To some extent that was simply because he was on the losing side. The winners did not simply write the history; they ignored whatever intellectual accomplishments that their enemy might have claimed.
But to a considerable extent, Calhoun's own skill at uniting his brilliance with a states' rights defense of slavery made it very difficult to separate wheat from chaff in his own writings. I have not read the works by the Geneoveses' and O'Brien that you mention, but I have read some of Eugene Genovese's earlier discussion of the the antebellum Southern intellect. He does a masterful job of reclaiming some of that wheat, but it took a masterful job to do it.
In short, I think your colleague's comment was true in this sense: The Civil War turned antebellum southern thought into a cul-de-sac. To my knowledge, Calhoun and other antebellum southern intellectuals had no heirs. Influence, perhaps, but no one to call them their intellectual fathers.
Post script on Jefferson: I think there is an older tendency to conflate (incorrectly) southern white thought with the thought that emerged largely after the War of 1812.
With that in mind, I suspect your colleague did not count Jefferson as simply southern.
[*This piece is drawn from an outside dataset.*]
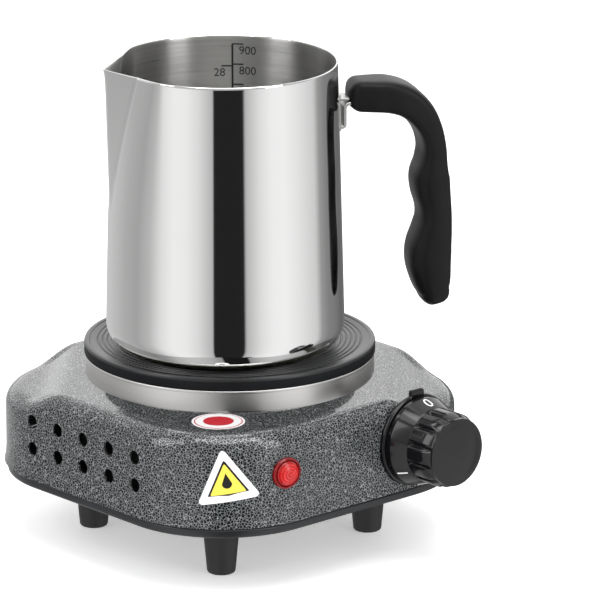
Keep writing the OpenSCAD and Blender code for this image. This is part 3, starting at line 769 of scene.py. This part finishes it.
lamp = {"flange": 6.7, "rim": 1.5, "groove": 5.55, "dome": 5.3, "apex": 4.0, "ball": 8.2, "barrel": 4.9,
        "wall": 3.9}
profile = [(lamp["wall"], -12), (lamp["barrel"], -12)]
profile += filleted([(lamp["barrel"], -2), (lamp["barrel"], 0.03), (lamp["flange"], 0.03, 0.2),
                     (lamp["flange"], lamp["rim"], 0.6),
                     (lamp["groove"] + 0.35, lamp["rim"] + 0.25, 0.25), (lamp["groove"], 0.8, 0.2),
                     (lamp["dome"], 0.8, 0.15), (lamp["dome"], 1.9)], 4)
for step in range(12, -1, -1):
    out = (lamp["dome"] - 0.15) * step / 12
    profile.append((out, lamp["apex"] - lamp["ball"] + math.sqrt(lamp["ball"] ** 2 - out * out)))
profile += [(0, 1.4), (lamp["wall"], 1.4)]
cap = newObject("lamp_cap", lathe(profile, 96, closed=True), 30)
cap.matrix_world = placedAt(lampPlace)
settle(cap, "stove", "lens_red", [paints["lens_red"]], "lamp_lens")


# ---- cord bushing

bushing = {"bore": 3.5, "flange": 8, "flangeThick": 3, "root": 7, "tip": 5.4, "length": 12, "ribs": 4,
           "groove": 0.7, "neck": 5.8, "inside": -5}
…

At one level ridiculous indeed, but again, from that post-1812 perspective, not without merit.
Jefferson lived in a time when the intellectual winds flowed from north to south (and south to north) and back again. Example: Jefferson influenced and was influenced by John Adams. And even when neither was influenced by the other, they listened.
Calhoun was part of the generation that--on all sides--stopped listening so carefully to their sectional opponents. The streams of thought diverged. After the Civil War, the North's flowed on easily. The South's could not, and did not, do the same.